The week prior to the event, Morgan and her accomplice, Taylor, steal the authentic Konjer diamonds from the jeweler, Gordon Ainsley. Learning about the theft, Crane and his partner, Fentriss, steal the stones from Morgan. Since both thieves have already accepted Theron's invitation, if they do not show up for the weekend, they will confirm his suspicions. Theron lets it be known that the diamonds stolen from Ainsley were fakes, and that he is in possession of the real Konjer collection. When the two teams of crooks arrive at Theron's house, Morgan falls for his deception, while Crane does not.

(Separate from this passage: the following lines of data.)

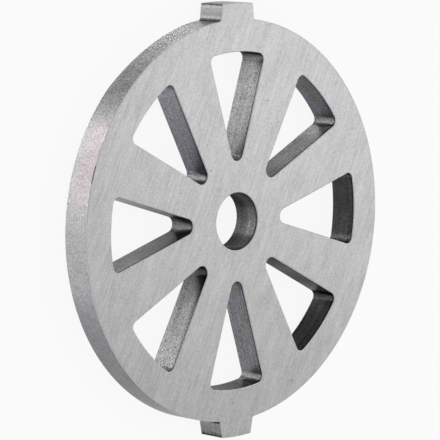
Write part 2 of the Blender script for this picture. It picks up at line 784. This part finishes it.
def world():
    w = bpy.data.worlds.new("studio")
    bpy.context.scene.world = w
    w.use_nodes = True
    n = Nodes(w.node_tree)
    coords = n.add("ShaderNodeTexCoord")
    height = n.step(n.parts(coords.outputs["Generated"])[2], *HORIZON)
    background = n.add("ShaderNodeBackground")
    n.set(background.inputs["Color"], n.tint(height, grey(1.0), grey(SKY_TONE)))
    out = n.add("ShaderNodeOutputWorld")
    n.set(out.inputs["Surface"], background.outputs[0])


# The lamps' azimuths and powers. The low ones stand below the floor's level, which in the picture
# is behind the plate, and light its walls by reflection.
LOW_LAMPS = (
    (48, 0.1),
    (70, 0.055),
    (130, 0.16),
    (140, 0.13),
    (160, 0.165),
    (175, 0.11),
    (190, 0.065),
    (207, 0.07),
    (222, 0.05),
)
LOW_ELEVATION, LOW_DISTANCE, LOW_SIZE = -42, 0.5, 0.14
HIGH_LAMPS = ((0, 0.07), (20, 0.025))
HIGH_ELEVATION, HIGH_DISTANCE, HIGH_SIZE = 45, 0.3, 0.12


def sight_line(azimuth, elevation):
    a, e = radians(azimuth), radians(elevation)
    return Vector((cos(e) * cos(a), cos(e) * sin(a), sin(e)))


def lamp(name, azimuth, elevation, distance, size, power):
    """A square lamp that shines on the plate. Importance sampling would lose it behind the floor."""
    data = bpy.data.lights.new(name, "AREA")
    data.shape = "SQUARE"
    data.size = size
    data.energy = power
    data.cycles.use_multiple_importance_sampling = False
    obj = bpy.data.objects.new(name, data)
    outward = sight_line(azimuth, elevation)
    obj.location = outward * distance
    obj.rotation_euler = outward.to_track_quat("Z", "Y").to_euler()
    bpy.context.scene.collection.objects.link(obj)


# The photograph's camera. Its angles are in degrees, and its target and distance in millimetres.
CAMERA_TARGET = Vector((-1.259, 0.107, 2.15))
CAMERA_AZIMUTH = 169.923
CAMERA_ELEVATION = 45.339
CAMERA_DISTANCE = 437.73
CAMERA_ROLL = 97.321
CAMERA_LENS = 258.44
CAMERA_SENSOR = 36.0


def camera():
    """The photograph's long lens, looking down on the upper face, with +Y up in the picture."""
    data = bpy.data.cameras.new("camera")
    data.sensor_width = CAMERA_SENSOR
    data.lens = CAMERA_LENS
    data.clip_start = 0.01
    data.clip_end = 50.0
    obj = bpy.data.objects.new("camera", data)
    outward = sight_line(CAMERA_AZIMUTH, CAMERA_ELEVATION)
    roll = Matrix.Rotation(radians(CAMERA_ROLL), 3, "Z")
    turn = outward.to_track_quat("Z", "Y").to_matrix() @ roll
    eye = CAMERA_TARGET * MM + outward * (CAMERA_DISTANCE * MM)
    obj.matrix_world = Matrix.Translation(eye) @ turn.to_4x4()
    bpy.context.scene.collection.objects.link(obj)
    bpy.context.scene.camera = obj


camera()
floor()
world()
for azimuth, power in LOW_LAMPS:
    lamp("low_" + str(azimuth), azimuth, LOW_ELEVATION, LOW_DISTANCE, LOW_SIZE, power)
for azimuth, power in HIGH_LAMPS:
    lamp("high_" + str(azimuth), azimuth, HIGH_ELEVATION, HIGH_DISTANCE, HIGH_SIZE, power)
plate = plate_piece()
plate.data.materials.append(steel())
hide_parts("grinder_plate")
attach(plate, "root")

bpy.context.scene.view_settings.view_transform = "Standard"
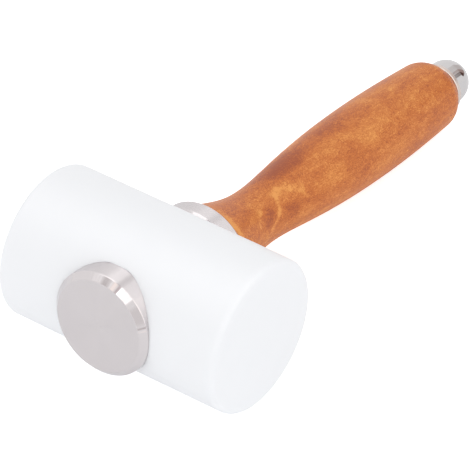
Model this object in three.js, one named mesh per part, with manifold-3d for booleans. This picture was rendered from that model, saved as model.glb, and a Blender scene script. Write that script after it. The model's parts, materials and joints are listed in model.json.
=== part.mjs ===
// A leather carving mallet: a round nylon head, a turned wooden handle, and one steel rod that
// clamps them together between a threaded front cap and a dome nut at the butt.
// Units are millimetres. The mallet lies on its side, with the head along X, the handle towards +Y
// and +Z up. Stations are distances along the rod from the head's axis, positive towards the butt.

import * as THREE from 'three';
import { mergeVertices } from 'three/addons/utils/BufferGeometryUtils.js';
import Module from 'manifold-3d';

// Head
const headDiameter = 50;
const headLength = 81;
const headEdgeRound = 2;

// Front cap and rear collar, each let into a flat seat in the side of the head
const capDiameter = 34.6;
const capChamfer = 2;
const capProud = 2.3;
const collarProud = 2;
const collarLipChamfer = 1.5;
const seatDepth = 7;
const capThreadDepth = 6.3;

// Handle
const handleLength = 127;
const handleRootDiameter = 30.1;
const neckDiameter = 19.2;
const neckStation = 25.2;
const swellDiameter = 26.3;
const swellStation = 84.7;
const shoulderDiameter = 23.9;
const buttRound = 7.8;
const buttFaceDiameter = 13.8;

// Bezier handles of the turned outline, along and across each stretch from one named place to the next
const flareShares = [[0.4, 0.41], [0.6, 0]];
const swellShares = [[0.21, 1], [0.42, 0]];
const taperShares = [[0.4, 1], [0.75, 0.425]];

// Tie rod and its threads
const rodDiameter = 8;
const rodEndChamfer = 0.8;
const rodEndPlay = 0.4;
const threadPitch = 1.25;
const threadRunout = 3.5;
const threadDepthShare = 0.6134;
const crestWidthShare = 0.125;
const flankAngle = THREE.MathUtils.degToRad(30);

// Butt washer, which hangs low on the rod
const washerDiameter = 17.2;
const washerHoleDiameter = 9.6;
const washerThickness = 1.6;
const washerDrop = 0.5;

// Dome nut
const nutDiameter = 15.2;
const nutSkirtLength = 3.5;
const nutMouthChamfer = 0.5;
const nutThreadDepth = 8.3;

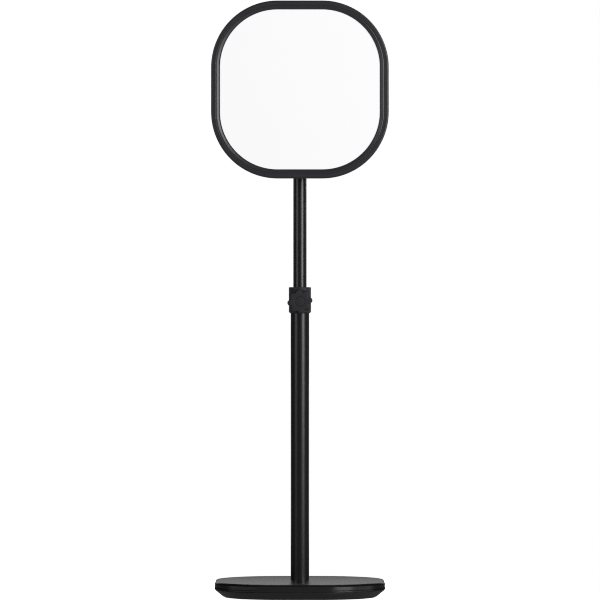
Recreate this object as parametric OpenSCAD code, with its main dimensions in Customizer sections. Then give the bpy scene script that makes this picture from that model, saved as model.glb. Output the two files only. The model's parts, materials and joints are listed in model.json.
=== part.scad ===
// Desk LED panel light: a slim square-round light head on a ball joint, carried by a two-part
// telescopic pole with a hand-knob clamp, standing on a weighted base.
// Millimetres, +Z up, the light faces -Y, origin at the centre of the base's underside.

/* [Light panel] */
// Width and height of the light panel
panel_w = 206.2; // [200:0.1:215]
// Corner radius of the panel's outline
panel_r = 77.1; // [74:0.1:80]
// Thickness from the back face to the crown of the bezel
panel_t = 22; // [22:0.5:25]
// Width of the bezel that frames the diffuser
bezel_w = 10.4; // [9.4:0.1:12]
// Height of the panel's centre above the table
head_z = 590.6; // [570:0.1:620]
// Distance from the ball's centre to the panel's back face
head_reach = 37; // [37:1:42]

/* [Controls] */
// Radius of the power button
power_button_r = 4.5; // [4:0.1:4.8]
// Radius of the three smaller keys
key_r = 3.5; // [3:0.1:3.8]
// How far the buttons stand out of the back
button_proud = 1.2; // [0.6:0.1:1.5]

/* [Ball joint] */
// Radius of the ball
ball_r = 10; // [9:0.1:10]
// Outer radius of the housing round the ball
housing_r = 15; // [15:0.5:17]
// How far the panel can nod forward, in degrees
nod_limit = 12; // [5:1:14]

/* [Pole] */
// Outer diameter of the upper tube
upper_tube_d = 15.5; // [15:0.1:16]
// Length of the upper tube
upper_tube_l = 330; // [310:1:340]
// Outer diameter of the lower tube
lower_tube_d = 21.6; // [21.4:0.1:22]
// Wall thickness of both tubes
tube_wall = 1.2; // [1:0.1:1.3]

/* [Clamp] */
// Height of the clamp's lower edge above the table
clamp_z = 330.8; // [320:0.1:338]
// Height of the clamp collar
clamp_h = 30.6; // [30:0.1:33]
// Diameter of the clamp collar
clamp_d = 26; // [25.8:0.1:28]
// Radius of the ring on which the clamp knob's lobes sit
knob_ring_r = 10; // [9.8:0.1:11]
// Radius of each lobe of the clamp knob
knob_lobe_r = 4.7; // [4:0.1:4.8]
// Number of lobes on the clamp knob
knob_lobes = 8; // [6:1:9]
// Angle at which the tightened clamp knob comes to rest
knob_turn = 7.5; // [0:0.5:45]

/* [Base] */
// Width and depth of the base
base_w = 199; // [190:0.5:210]
// Corner radius of the base's outline
base_r = 77.3; // [70:0.1:80]
// Height of the base
base_h = 18.2; // [17.4:0.1:19]

/* [Hidden] */
$fn = 72;
over = 1; // how far a cutter runs past the face it opens

// Base, from the table up
pad_t = 0.8;
pan_inset = 10;
pan_floor = 2;
seam_z = 8.8;
base_wall = 2.4;
base_fillet = 3.2;
shell_depth = 20;
pad_inset = 11.5;
weight_inset = 11;
weight_z = 3;
weight_top = 10.8;
bolt_recess_r = 8.5;
bolt_recess_h = 5.4;
bolt_r = 4;
bolt_head_r = 6.5;
bolt_head_h = 3.8;
washer_t = 1.2;
base_screw_at = 58;
base_screw_r = 1.5;
base_screw_top = 14.2;

// Pole
lower_r = lower_tube_d / 2;
upper_r = upper_tube_d / 2;
lower_bore = lower_r - tube_wall;
upper_bore = upper_r - tube_wall;
slip = 0.05;
lower_top = clamp_z + 7.2;
foot_plug_l = 24;
guide_bush_l = 20;
guide_flange_t = 1.2;
upper_tube_top = head_z - 28;
upper_tube_z = upper_tube_top - upper_tube_l;
slide_bush_l = 18;
clip_t = 1;
clip_groove = 0.3;

// Clamp: depths are measured from the pole's axis towards the front
knob_z = clamp_z + 13.6;
clamp_chamfer = 1.5;
boss_reach = 16.5;
insert_depth = 9.5;
insert_r = 4;
screw_r = 3;
pad_face = upper_r + 0.1;
pad_back = 10.4;
knob_back = 17.5;
knob_h = 12;
knob_edge = 2.6;
cap_r = 5.7;
cap_recess = 0.8;
cap_t = 1.2;

// Ball joint: heights are measured from the ball's centre
housing_bottom = 26;
housing_rise = 7;
spigot_h = 3;
socket_h = 12;
lock_drop = 17;
lock_boss_r = 6.5;
lock_boss_reach = 18;
lock_knob_back = 19;
lock_knob_h = 11;
cup_top = 7.2;
stem_r = 4;
slot_play = 0.75;
stud_flange = 26;
stud_flange_t = 2;
lock_ring_t = 4;
stud_washer_t = 0.9;
stud_r = 3.175; // 1/4-20 photo thread

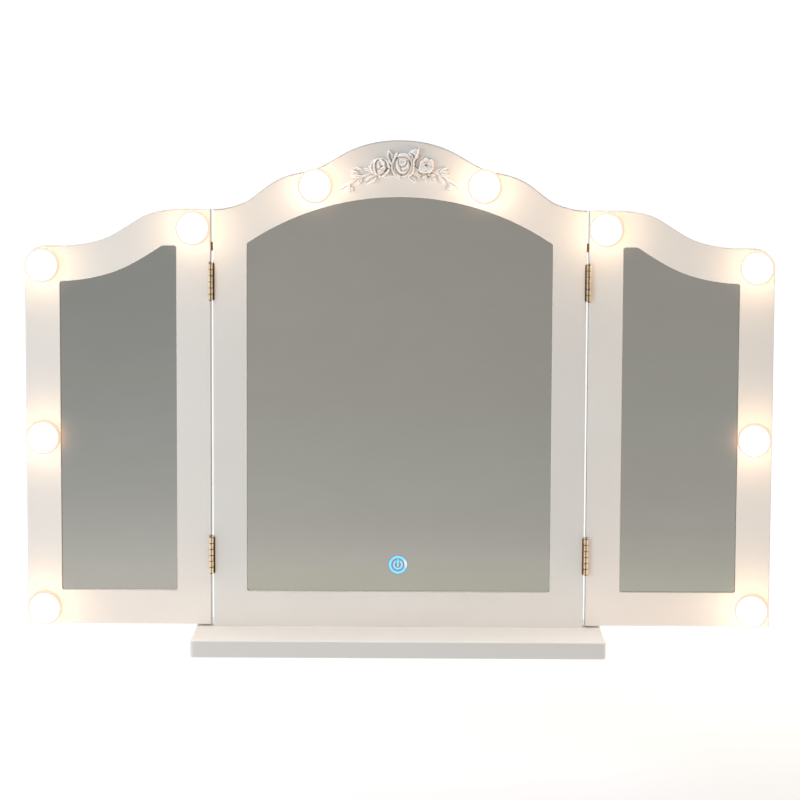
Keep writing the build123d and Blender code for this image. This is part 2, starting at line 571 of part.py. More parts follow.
wf -= box(W_X0 - 1, W_GLASS_X0 - RABBET + 1, SLOT_D0, SLOT_D1, LEAD_Z - SLOT_H / 2, LEAD_Z + SLOT_H / 2)
w_screw = cover_screws(W_SCREWS)
w_hole = cover_screws(W_SCREWS, GAP)
for h in w_hole:
    wf -= h

wg = plate(wing_window(GLASS_OVER, 3.0), LIP, LIP + GLASS_T)
wfo = plate(wing_window(FOAM_OVER, 2.0), LIP + GLASS_T, LIP + GLASS_T + FOAM_T)
wc = plate(wing_cover_outline(COVER_INSET + COVER_GAP), D_COVER, T)
for h in w_hole:
    wc -= h

w_lights = [light(x, z) for x, z in W_BULBS]

# harness in a wing: a trunk down the outer side of the glass with a branch to each light
xt = 350.0
wire = tube([(xt, D_W, 19.6), (xt, D_W, 379.3)], 1.1, 3)
for x, z in W_BULBS[:3]:
    wire += tube([(x - 1.5, D_W, z), (xt, D_W, z)], 0.9, 3)
ribbon = box(W_X0 + 0.3, 240.0, LEAD_D0, LEAD_D0 + LEAD_T, LEAD_Z - LEAD_H / 2, LEAD_Z + LEAD_H / 2)
wire2 = tube([(240.0, D_W, 390.0), (262, D_W, 372), (320, D_W, 345), (xt - 0.4, D_W, 345)], 0.9, 8)
wire3 = tube([(214.6, D_W, W_BULBS[3][1] - 1.5), (214.6, D_W, 404.2), (236, D_W, 404.2), (244, D_W, 395)], 0.9, 3)

wing_nodes = {
    "wing_frame": [wf], "wing_glass": [wg], "wing_foam": [wfo], "wing_back_cover": [wc],
    "wing_back_screws": w_screw,
    "wing_bulb_collars": [l[0] for l in w_lights], "wing_bulb_nuts": [l[1] for l in w_lights],
    "wing_led_boards": [l[2] for l in w_lights], "wing_bulb_globes": [l[3] for l in w_lights],
    "wing_wiring": [wire, wire2, wire3, ribbon],
    "wing_hinge_leaves": [h[1] for h in hinges],
    "wing_hinge_screws": [s for h in hinges for s in h[4]],
}
for nm, shapes in wing_nodes.items():
    save(shapes, "right_" + nm)
    save([left(s) for s in shapes], "left_" + nm)
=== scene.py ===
import math

import bmesh
import bpy
import numpy as np
from mathutils import Matrix, Vector, noise


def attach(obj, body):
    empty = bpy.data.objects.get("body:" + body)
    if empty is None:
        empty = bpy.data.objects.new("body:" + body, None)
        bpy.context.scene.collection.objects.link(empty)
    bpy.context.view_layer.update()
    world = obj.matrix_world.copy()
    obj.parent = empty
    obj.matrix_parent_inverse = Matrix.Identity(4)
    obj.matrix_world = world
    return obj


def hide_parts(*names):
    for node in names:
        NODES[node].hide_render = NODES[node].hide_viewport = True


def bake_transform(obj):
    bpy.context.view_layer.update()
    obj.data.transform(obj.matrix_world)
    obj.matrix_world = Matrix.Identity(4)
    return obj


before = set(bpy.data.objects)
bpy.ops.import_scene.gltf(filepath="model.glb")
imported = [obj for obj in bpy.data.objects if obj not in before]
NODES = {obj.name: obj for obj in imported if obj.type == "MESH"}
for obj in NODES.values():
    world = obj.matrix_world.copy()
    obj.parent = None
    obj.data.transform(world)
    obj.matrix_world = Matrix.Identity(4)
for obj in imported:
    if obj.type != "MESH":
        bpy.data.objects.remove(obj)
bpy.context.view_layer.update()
SCENE = bpy.context.scene

MM = 0.001
Y_FACE = 0.015                   # front plane of the panels
Z_TOP = 0.019                    # top of the base board
HINGE_Z, HINGE_LEN = (0.0757, 0.3629), 0.0381

C_BULBS = [(s * 0.0878, 0.4625) for s in (-1, 1)]
W_BULBS = [(0.3712, 0.0196), (0.3712, 0.1997), (0.3712, 0.3793), (0.2146, 0.4184)]


# ---------------------------------------------------------------------------
# camera
# ---------------------------------------------------------------------------
def make_camera():
    yaw, pitch, roll = math.radians(0.27), math.radians(6.04), math.radians(0.24)
    fwd = Vector((-math.sin(yaw) * math.cos(pitch), math.cos(yaw) * math.cos(pitch), -math.sin(pitch)))
    r0 = Vector((math.cos(yaw), math.sin(yaw), 0))
    u0 = r0.cross(fwd)
    r = math.cos(roll) * r0 + math.sin(roll) * u0
    u = -math.sin(roll) * r0 + math.cos(roll) * u0
    m = Matrix((r, u, -fwd)).transposed().to_4x4()
    m.translation = Vector((0.01425, -2.829, 0.560))
    data = bpy.data.cameras.new("camera")
    cam = bpy.data.objects.new("camera", data)
    SCENE.collection.objects.link(cam)
    cam.matrix_world = m
    data.sensor_width = 36.0
    data.sensor_fit = "HORIZONTAL"
    data.lens = 2741 / 800 * 36.0
    data.clip_start, data.clip_end = 0.05, 60
    SCENE.camera = cam
    return cam


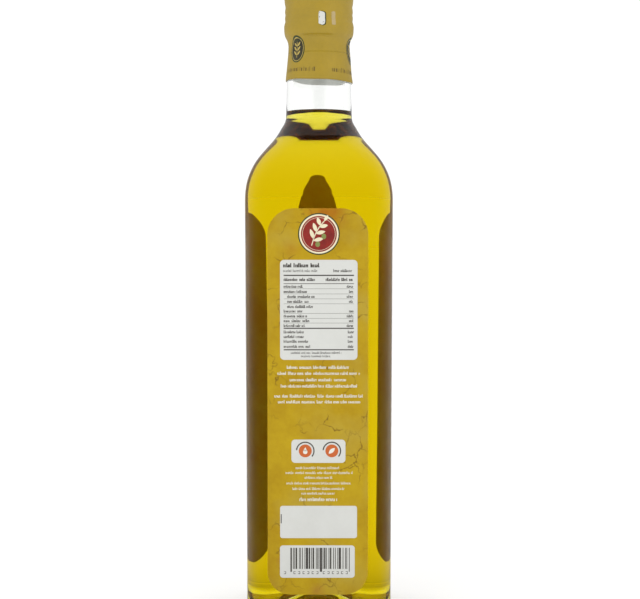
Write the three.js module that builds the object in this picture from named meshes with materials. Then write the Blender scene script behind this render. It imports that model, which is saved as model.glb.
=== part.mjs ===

That night, she steals the fake diamonds. Crane, meanwhile, has fallen in love with her, and in order to protect her, he returns the originals to Theron. Theron suggests to Crane that the two leave the country, and that Crane write the final book in his "The Gentleman" series. Crane and Morgan take him up on his offer.

==Cast==
- Preston Foster as Robert Crane aka "The Gentleman"
- Whitney Bourne as Carolyn Morgan
- Donald Meek as Gordon Ainsley
- Samuel S. Hinds as Commissioner David Theron
- Paul Guilfoyle as Taylor
- Cecil Kellaway as Fentriss
- June Johnson as Babs Theron
- Arthur Lake as Roy West
- Edythe Elliott as Edith Theron
- Alec Craig as Gardener
- Harry Hayden as Dr. Hilliard
- Vivian Oakland as Mrs. Cortlandt
- Richard Bond as Footman

(cast list as per AFI database)

==Production==
The original title of this film was The Shadow Speaks, which led some media outlets to incorrectly link the picture with the popular magazine (and later radio) series featuring a character named, "The Shadow". That same year Grand National Films was beginning production on the second of their Shadow film series, starring Rod LaRocque, the working title of which was also The Shadow Speaks (although the final title was International Crime). Later that month, RKO announced that they were changing the title of their film to The Perfect Alibi. The movie went into production on December 2, 1937. By the end of the month the film was in the editing room. At the beginning of January 1938, the title of the picture was changed from The Perfect Alibi to Double Danger. The film was released on January 28, 1938. The National Legion of Decency gave the film an A-2 classification, calling it suitable for adult audiences. Maury Cohen, former founder and president of Invincible Films, had joined RKO in 1936 with great fanfare. This was his sixth and final film for his new studio.

==Reception==
"A mild crook melodrama..." was how Harrison's Reports described the picture, saying it lacked excitement and suspense, and called the story "far-fetched." Photoplay was more kind to the film, finding it "fascinating", and they particularly enjoyed the performances of Preston Foster and Whitney Bourne. The Motion Picture Herald gave the film a good review, feeling the satirical edge to the piece gave an unusual and pleasing angle to a crime a drama. They applauded Lew Landers' restraint as a director, which kept the film's comedy from becoming too broad, and they also gave credit to the screenplay of Arthur Horman and J. Robert Bren, which they felt had a nice balance of suspense, humor, romance and satire. Motion Picture Daily also gave Double Danger a favorable review, enjoying its mixture of comedy, suspense, and romance. They highlighted Landers' direction, and complimented the acting corps, especially Cecil Kellaway and Samuel Hinds. While they found the storyline weak, The Film Daily thought the film was enjoyable, with good comedic and action sequences. They credited Landers with a good directorial stint, and singled out the performances of Foster, Bourne, Hinds as laudable, and also complimented the work of Paul Guilfoyle, Donald Meek, and Arthur Lake.